§ **PROBLEM DESCRIPTION**
Reproduce the first line and every line after it, exactly, through the one containing "const RAD = Math.PI / 180;". Leave out the rest.

========================

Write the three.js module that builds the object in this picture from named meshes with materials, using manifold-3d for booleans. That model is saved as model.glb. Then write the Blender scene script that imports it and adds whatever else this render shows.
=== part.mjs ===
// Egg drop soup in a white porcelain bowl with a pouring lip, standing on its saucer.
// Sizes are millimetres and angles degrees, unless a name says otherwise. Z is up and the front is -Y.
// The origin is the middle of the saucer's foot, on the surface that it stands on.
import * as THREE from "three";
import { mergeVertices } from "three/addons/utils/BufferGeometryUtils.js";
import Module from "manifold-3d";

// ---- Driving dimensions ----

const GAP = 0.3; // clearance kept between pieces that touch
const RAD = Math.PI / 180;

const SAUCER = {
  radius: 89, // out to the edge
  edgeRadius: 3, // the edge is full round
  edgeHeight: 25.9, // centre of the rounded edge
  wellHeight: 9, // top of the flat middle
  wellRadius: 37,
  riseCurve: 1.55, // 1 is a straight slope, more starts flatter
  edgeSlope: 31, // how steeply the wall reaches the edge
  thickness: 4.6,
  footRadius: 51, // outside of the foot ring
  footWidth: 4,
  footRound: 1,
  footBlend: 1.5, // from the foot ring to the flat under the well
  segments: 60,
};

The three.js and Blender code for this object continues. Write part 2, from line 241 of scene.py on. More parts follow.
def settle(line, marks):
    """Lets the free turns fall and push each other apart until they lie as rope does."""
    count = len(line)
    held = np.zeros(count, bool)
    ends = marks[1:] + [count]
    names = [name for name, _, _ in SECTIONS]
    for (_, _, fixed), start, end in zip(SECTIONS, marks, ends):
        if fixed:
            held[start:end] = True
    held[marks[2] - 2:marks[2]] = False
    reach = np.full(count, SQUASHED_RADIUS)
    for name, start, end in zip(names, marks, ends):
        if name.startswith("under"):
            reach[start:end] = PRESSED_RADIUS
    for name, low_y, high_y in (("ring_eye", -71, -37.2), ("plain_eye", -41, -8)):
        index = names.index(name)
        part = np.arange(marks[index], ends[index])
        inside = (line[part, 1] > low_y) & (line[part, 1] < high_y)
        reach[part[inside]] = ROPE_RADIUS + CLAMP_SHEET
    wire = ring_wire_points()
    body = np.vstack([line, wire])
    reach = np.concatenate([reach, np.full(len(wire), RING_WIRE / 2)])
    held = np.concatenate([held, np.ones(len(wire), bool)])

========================

§ **EXERCISE ANSWER**
Write the three.js module that builds the object in this picture from named meshes with materials, using manifold-3d for booleans. That model is saved as model.glb. Then write the Blender scene script that imports it and adds whatever else this render shows.
=== part.mjs ===
// Egg drop soup in a white porcelain bowl with a pouring lip, standing on its saucer.
// Sizes are millimetres and angles degrees, unless a name says otherwise. Z is up and the front is -Y.
// The origin is the middle of the saucer's foot, on the surface that it stands on.
import * as THREE from "three";
import { mergeVertices } from "three/addons/utils/BufferGeometryUtils.js";
import Module from "manifold-3d";

// ---- Driving dimensions ----

const GAP = 0.3; // clearance kept between pieces that touch
const RAD = Math.PI / 180;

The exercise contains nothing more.